Let me get to the point and say that in my opinion, this is by far one of the best films of the year–right next to Eternal Sunshine of the Spotless Mind. It’s films like this one that celebrate the intelligence of the audience, films that when you reach the end you’re actually thankful that you committed yourself to spending almost two hours with this story and its characters. The remarkable thing about I Heart Huckabees is its uninhibited comic chaos. Although I expected it to be witty and quick, it demands a lot more from its audience than I anticipated (which I love). The speed of delivery in the film could definitely cause displeasure in less participatory moviegoers. However, I thought it was amazing. There was hardly a scene in which I wasn’t laughing from the film’s wonderful grasp on humor, or its random shocking imagery.

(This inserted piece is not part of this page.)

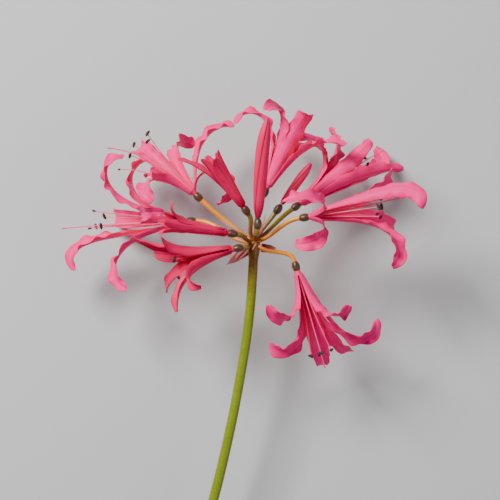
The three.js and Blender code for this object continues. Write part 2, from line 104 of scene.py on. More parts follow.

If there’s one thing this film excels at above all else, it’s the perfect blend of head and heart. While its existential philosophy would be enough to merit a viewing, Huckabees takes it a step further, propelling the film into excellence by combining the logical and analytical with the emotional in a surprisingly subtle fashion. Although some people may not pick up on the heart of the film, instead only catching the brains, the feeling is definitely there. Be thankful that once in a while a film doesn’t cram emotions down your throat. With I Heart Huckabees there’s no obligatory “Oh, the character is feeling sad right now, so I guess I should too” association. That could be its strongest point–the fact that the film trusts enough in your intelligence to let you decide your own reaction.
I’ve said before that I appreciate comedy that chooses a different route from the typical, and this film is yet another stellar example. Do yourself a favor by spending your movie dollars on something intelligent yet heartfelt–go see I Heart Huckabees.